Knowledge Art is an idea that was a product of spontaneous combustion a few years back, but explains much of the work that has produced and guided Compendium for more than ten years.

In the summer of 2000, I took a five-day course at the Center for Creative Leadership in Greensboro, North Carolina, led by David Horth. David, along with Chuck Palus and Bill Drath, has been a Compendium research colleague and Compendium Institute member for several years. The course, named Leading Creatively, engages participants in a variety of art practices, toward the goal of enabling insight, creativity, inspiration, and expression in “connected leadership” – shared meaning-making in a community of practice.

I took the course primarily because we were already collaborating on possible applications of Compendium for CCL’s work and I wanted to get a better understanding of how to adapt the tools and methods to support their work. Surprisingly to me, I forgot that goal after the first couple of days and became deeply, personally engaged in the course and its activities – music, drawing, collage, poetry, and other art forms. The course included simple exercises like the Upside-Down Picasso – copying a Picasso drawing of Stravinsky by turning it upside-down, covering the image with a piece of paper, then uncovering the first eighth of an inch or so, drawing the few visible lines, uncovering the next eight of an inch and carefully adding that now visible bit of detail, and so on. The gradual unfolding requires time, attention, and discipline, rather than the slapdash way that I normally might have tried to copy that drawing. The exercise was arduous – it took me over three hours – but it yielded insights through the physical, aesthetic, and emotional experience of taking the time to pay close enough attention, and the physical labor required to produce the drawing. I learned that it’s the process and crafting, not the concepts or product that can yield a successful outcome.

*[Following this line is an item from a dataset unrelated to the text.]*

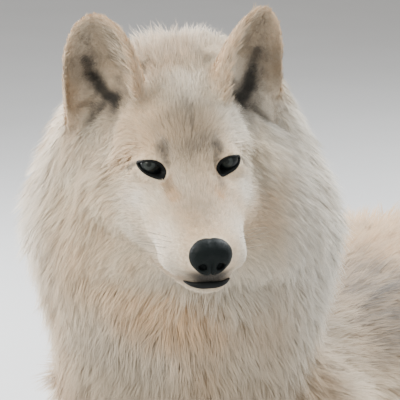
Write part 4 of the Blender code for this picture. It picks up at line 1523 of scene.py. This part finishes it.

 The Leading Creatively course teaches the recognition of, meaning, and usefulness of artistry in everyday organizational life. Artistry is inherent and present even when we’re not aware of it. The practice of some simple techniques can reveal this artistry and draw on its power, make it available as a resource. It shows that one can invest art in the seemingly mundane, and invest the mundane with art  -- art is there anyway, why not recognize and maximize it? Conventional ways of thinking about leadership, though still valuable, don’t show the whole picture or provide enough to go on. An understanding of leadership that doesn’t include artistry shouldn’t satisfy us.

Over the course of the week, I became aware that I was starting to have insights and little revelations about my own work. These increased in depth and intensity towards the end of the week. I felt I was able to tap into deeper currents than normal day-to-day practices allow.

On the fourth day, I was listening to David conduct a dialogue on what we were learning and how we were thinking about applying it. Suddenly, a thought spoke clearly and loudly from somewhere inside me: “Compendium is Knowledge Art.” As far as I know I had never heard or thought the phrase “knowledge art” before that moment. I was stunned. The phrase seemed not only accurate, but to express a deeper motivating truth than any of us had been able to articulate up to that point. I wrote it down in my notebook and walked over to where Chuck Palus was sitting and showed it to him. His reaction was similar to my own. There seemed to be a name for the phenomenon of which Compendium was one possible instance, but which predated it and gave rise to it.